── PROVIDED MATERIAL

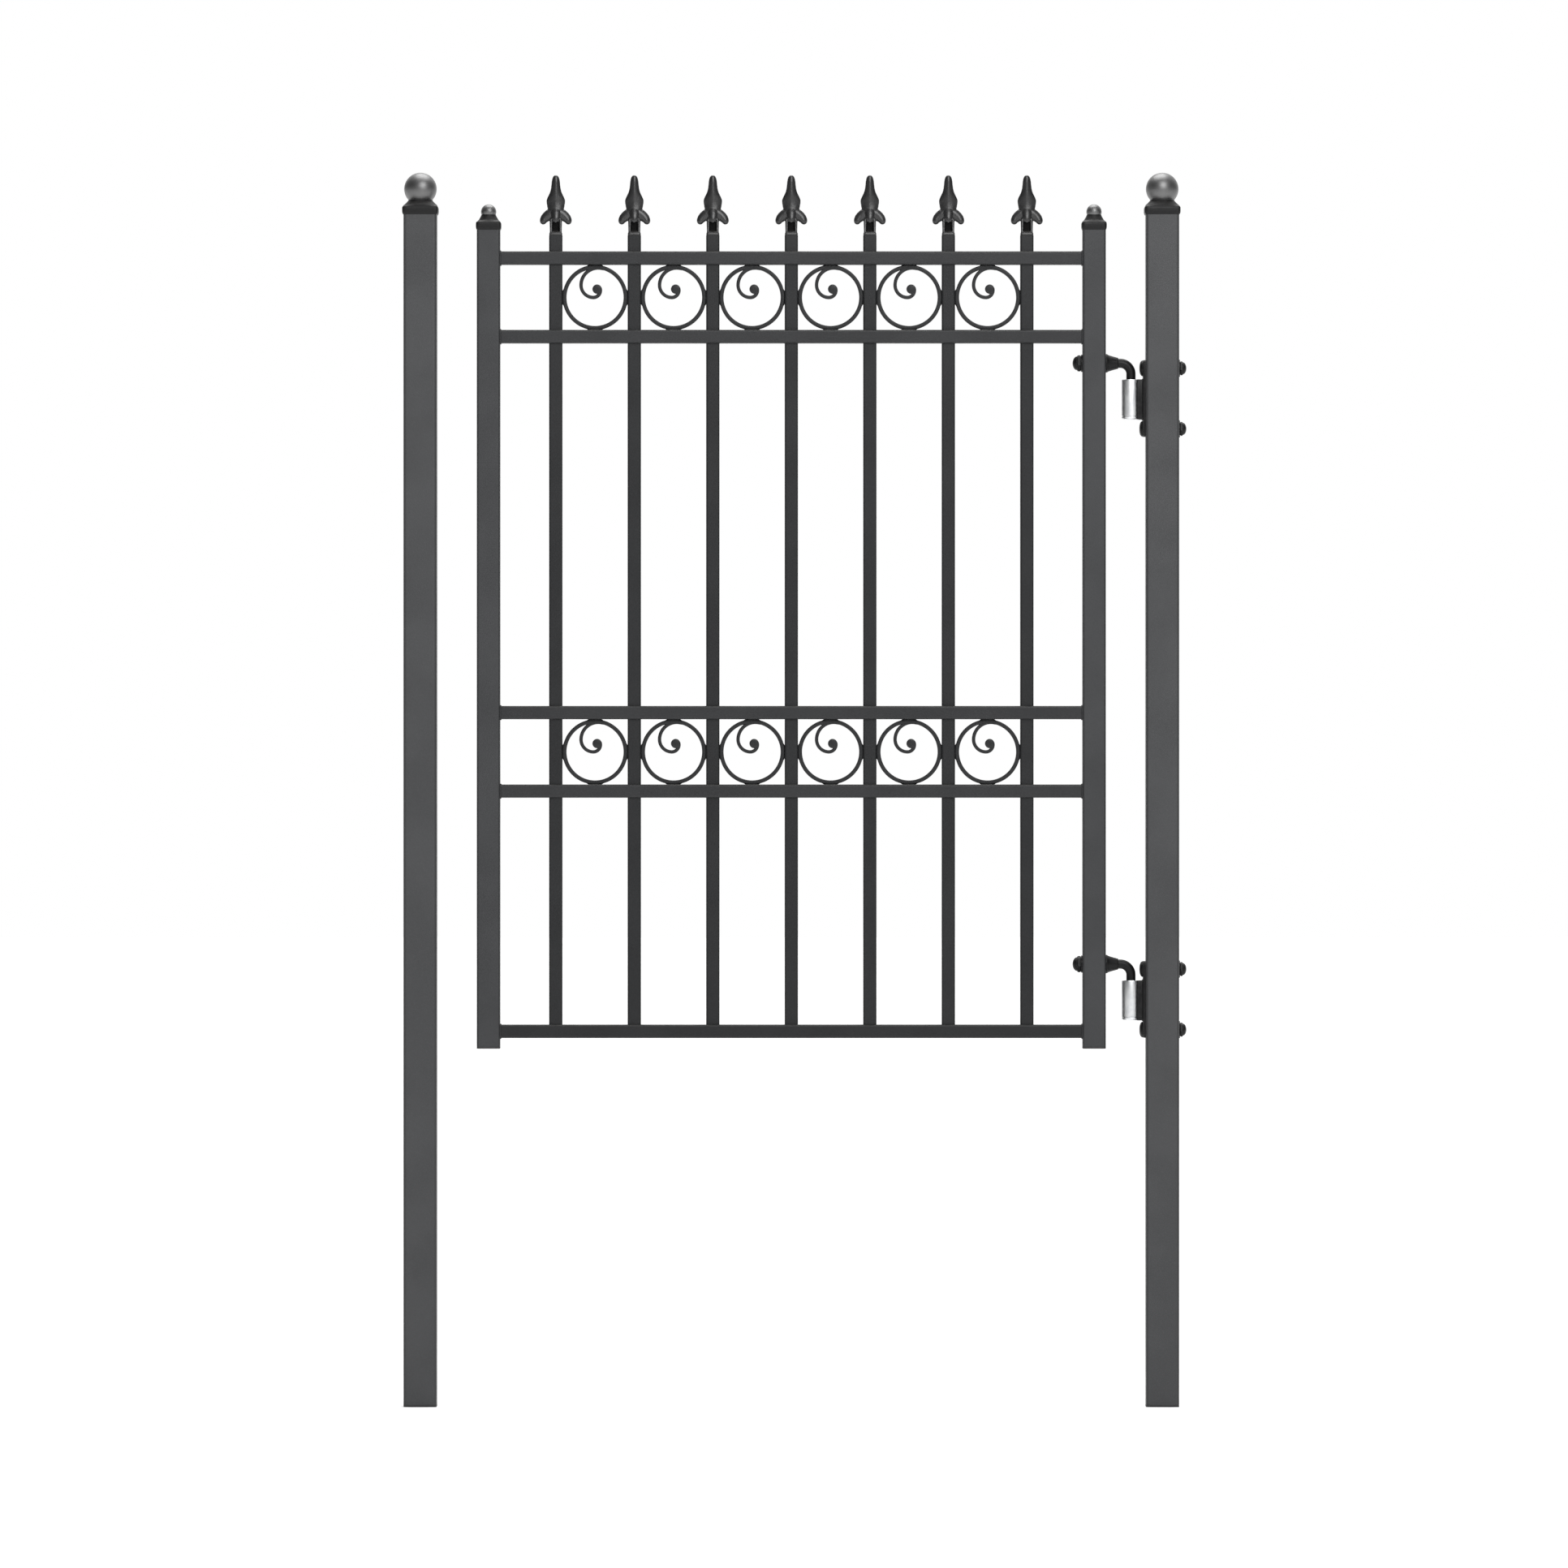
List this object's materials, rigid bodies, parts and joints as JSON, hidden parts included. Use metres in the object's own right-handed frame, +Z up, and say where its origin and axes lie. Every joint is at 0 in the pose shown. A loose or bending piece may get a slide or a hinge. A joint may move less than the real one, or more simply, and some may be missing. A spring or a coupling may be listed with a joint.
{
  "type": "ornamental garden gate",
  "caption": "Upright metal garden gate: a barred leaf with two bands of scroll rings and spear finials, hung by lift-off hook hinges between two square posts with ball caps.",
  "frame": {"origin": "midway between the two posts, level with the underside of their foot plugs", "axes": "+X along the gate towards the hinge side, +Y through the gate away from the front, +Z up along the posts"},
  "size_m": [1.1783, 0.054, 1.8545],
  "materials": {
    "post_powder_coat": "satin anthracite powder coat on square steel tube",
    "leaf_powder_coat": "satin anthracite powder coat",
    "ring_powder_coat": "satin anthracite powder coat on rolled flat bar",
    "gloss_black_caps": "glossy black paint",
    "gloss_black_finials": "glossy black paint on cast iron",
    "black_hardware": "glossy black coated steel",
    "zinc": "bright zinc plating",
    "black_plastic": "matt black polyethylene",
    "white_nylon": "plain white nylon"
  },
  "bodies": {
    "posts": {"post_latch_side": "post_powder_coat", "post_cap_latch_side": "gloss_black_caps", "post_foot_plug_latch_side": "black_plastic", "post_hinge_side": "post_powder_coat", "post_cap_hinge_side": "gloss_black_caps", "post_foot_plug_hinge_side": "black_plastic", "hinge_barrel_lower": "zinc", "hinge_barrel_upper": "zinc", "hinge_bracket_lower": "black_hardware", "hinge_bracket_upper": "black_hardware", "bracket_bolts": "black_hardware", "bracket_washers": "black_hardware", "bracket_dome_nuts": "black_hardware"},
    "thrust_pads": {"thrust_pads": "white_nylon"},
    "gate_leaf": {"stile_latch_side": "leaf_powder_coat", "stile_cap_latch_side": "gloss_black_caps", "stile_foot_plug_latch_side": "black_plastic", "stile_hinge_side": "leaf_powder_coat", "stile_cap_hinge_side": "gloss_black_caps", "stile_foot_plug_hinge_side": "black_plastic", "rail_bottom": "leaf_powder_coat", "rail_middle_lower": "leaf_powder_coat", "rail_middle_upper": "leaf_powder_coat", "rail_top_lower": "leaf_powder_coat", "rail_top_upper": "leaf_powder_coat", "bar_1": "leaf_powder_coat", "bar_2": "leaf_powder_coat", "bar_3": "leaf_powder_coat", "bar_4": "leaf_powder_coat", "bar_5": "leaf_powder_coat", "bar_6": "leaf_powder_coat", "bar_7": "leaf_powder_coat", "spear_finial_1": "gloss_black_finials", "spear_finial_2": "gloss_black_finials", "spear_finial_3": "gloss_black_finials", "spear_finial_4": "gloss_black_finials", "spear_finial_5": "gloss_black_finials", "spear_finial_6": "gloss_black_finials", "spear_finial_7": "gloss_black_finials", "scroll_ring_middle_1": "ring_powder_coat", "scroll_ring_middle_2": "ring_powder_coat", "scroll_ring_middle_3": "ring_powder_coat", "scroll_ring_middle_4": "ring_powder_coat", "scroll_ring_middle_5": "ring_powder_coat", "scroll_ring_middle_6": "ring_powder_coat", "scroll_ring_top_1": "ring_powder_coat", "scroll_ring_top_2": "ring_powder_coat", "scroll_ring_top_3": "ring_powder_coat", "scroll_ring_top_4": "ring_powder_coat", "scroll_ring_top_5": "ring_powder_coat", "scroll_ring_top_6": "ring_powder_coat", "hook_bolt_lower": "black_hardware", "hook_bolt_upper": "black_hardware", "hook_dome_nuts": "black_hardware", "hook_washers": "black_hardware", "hook_cone_nuts": "black_hardware"}
  },
  "joints": [
    {"name": "gate_swing", "type": "hinge", "parent": "posts", "child": "thrust_pads", "pos_m": [0.5105, 0, 0], "axis": [0, 0, 1], "range_deg": [-100, 100]},
    {"name": "gate_lift", "type": "slide", "parent": "thrust_pads", "child": "gate_leaf", "axis": [0, 0, 1], "range_m": [0, 0.055]}
  ]
}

────

DIRECTIONS — Identify the lines that hold the word "joints". Copy every one of them.

EXERCISE RESULT —
List this object's materials, rigid bodies, parts and joints as JSON, hidden parts included. Use metres in the object's own right-handed frame, +Z up, and say where its origin and axes lie. Every joint is at 0 in the pose shown. A loose or bending piece may get a slide or a hinge. A joint may move less than the real one, or more simply, and some may be missing. A spring or a coupling may be listed with a joint.
  "joints": [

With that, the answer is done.